I've fixed the numerals ১২৩৪৫৬৭৮৯০

and the dari & double dari । & ॥

khondoto still not working and conjuncts with y only work if you type Y instead which is a bearable halfway house.

Still more useful than the previous attempt though.

I've had to get my hands messy with coding and getting my head round nested/multiple if-then-else constructions crying.gif and anticipate properly rewriting the code, I'm still at the working out what someone else has written stage rather than writing my own code.
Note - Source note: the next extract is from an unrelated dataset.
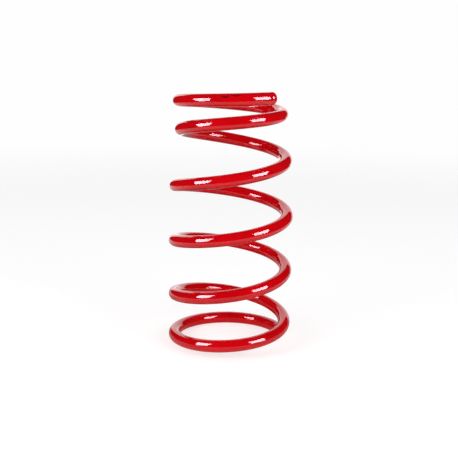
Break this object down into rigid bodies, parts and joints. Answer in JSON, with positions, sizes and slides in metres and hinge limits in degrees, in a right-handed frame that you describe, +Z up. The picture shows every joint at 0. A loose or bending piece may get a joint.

by the way, has anybody using linux or Mac OS been able to read these pages with bangla in them?

জয় জয় শ্রী রাধে শ্যাম নিতাই গৌর হরিবল
Attachment: HK_to_Bangla_Unicode_converter_29_Aug.html
Advitiya - Tue, 30 Aug 2005 02:16:15 +0530
জয় রাধে জয় রাধে গোবিন্দ
জয় রাধে জয় রাধে ॥

ভোর সময় কালে
কোকিলা ডাকে ডালে
ভ্রমরা হরিগুণ গায় রে ॥

একৈ পালঙ্ক করি
দুঁহু-জন বৈঠল
দুঁহু-মুখ সুন্দর সাজে ॥

শ্যামের বামে রাই
নবীন কিশোরী
মুচকি মুচকি হাসে ॥

শ্যামের গলে
বন-মালা বিরাজিত
রাই-গলে গজমোতি সাজে ॥

শ্যামের করে রতন-বলয়
রাই-করে কঙ্কন সাজে ॥

দুঁহার চরণে মণিময় নূপুর
রুনুঝুনু রুনুঝুনু বাজে ॥


This kIrtan has been sung in morning melody[প্রভাতী সুর].
Advitiya - Tue, 30 Aug 2005 02:38:35 +0530
গৌড়ীয় বৈষ্ণব

গৌড়ীয় ডিস্কাশন্স্

দৃঢ় করি ধর নিতাইর পায়//


O.k. I've got ড় & ঢ় but what happened to one dAri two dAri-s?